Al final de la lectura de hoy encontramos una amenaza inhabitual, pero especialmente grave. El profeta Amós, a quien ayer veíamos intentaban hacer callar, hoy lo escuchamos clamar contra quienes abusan del pobre y se enriquecen a costa de los indigentes y los débiles. Al final aparece una amenaza de castigo, que tiene un contenido especial. Porque no se tratará de un castigo material o físico. De manera precisa se señala: “no hambre de pan ni sed de agua, sino de escuchar la palabra del Señor”. Pero ese hambre, no será saciada.

El castigo es congruente. Si veíamos el otro día la separación que se daba entre los holocaustos ofrecidos en el templo y el comportamiento de quienes los realizaban, hoy se señala el desagrado con que vivían las celebraciones del Señor. Los comerciantes deseaban que pasaran en seguida los días de fiesta para poder volver a hacer negocio.
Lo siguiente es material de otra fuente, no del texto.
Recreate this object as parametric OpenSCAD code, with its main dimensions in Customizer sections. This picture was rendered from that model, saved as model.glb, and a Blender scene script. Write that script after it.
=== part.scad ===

Al mismo tiempo abusaban falseando las medidas para de ese modo obtener un lucro más grande. Ese comportamiento, en que la fiesta ya no era un motivo de gozo, muestra aún más la distancia del pueblo respecto de la ley del Señor. La fiesta siempre es resultado de un reconocer la actuación de Dios a favor nuestro. La fiesta religiosa nace de la conciencia de que sólo Dios vence la muerte y, por tanto, vale la pena recordar los acontecimientos en que se manifiesta esa victoria. Cuando deseamos que la fiesta acabe pronto es porque no deseamos ya vivir bajo el tiempo del Señor sino bajo nuestro propio tiempo, es decir queremos asegurar nuestra propia historia siendo sus garantes. El tema es muy profundo. Porque anteponer el negocio a la fiesta del Señor significa entender que Dios es un obstáculo para nuestra propia felicidad. A veces, quizás exageradamente, he pensado si no hay quienes creen que es una lástima que el Domingo tengamos que ir a Misa, olvidando que es precisamente la celebración de la Eucaristía la que llena de contenido ese día, al ser memoria de la muerte y resurrección del Señor.

Ese fastidio por lo sagrado es lo que se castiga de manera concreta. De ahí que en el oráculo aparezca una amenaza de cambiar totalmente el curso natural de los días: “haré ponerse el sol a mediodía, y en pleno día oscureceré la tierra”. Pero la supresión de la fiesta, que se convertirá en día de luto y de llanto, va acompañada de algo más grave: dejará de escucharse la palabra del Señor.

A quien no hace caso de lo que Dios le ha enseñado, recordemos que tenían las enseñanzas de Moisés y de los profetas, singularmente en ese tiempo de Amós, se le anuncia que se le dejará de hablar. De hecho, ¿qué sentido tiene dirigirse a quien se ha acostumbrado a no hacer caso? Tranquilamente podemos interpretar en el sentido de que quien cierra sus oídos a lo que sabe que el Señor le enseña al final se vuelve incapaz de reconocer su voz.

Pero si dejamos de saber lo que Dios nos dice, nuestra vida vuelve a la oscuridad. Hay un texto de san Hilario en el que  dirigiéndose a Dios dice, hasta que no te conocí “mi vida no tenía sentido y carecía de significado mi existencia”. Para quienes hemos experimentado la cercanía de Dios y nos hemos sentido interpelados por su palabra, la amenaza de dejar de oír su voz es muy dolorosa. De ahí que sintamos la necesidad de vivir según su palabra para gustarla cada vez más y no dejar de oírla.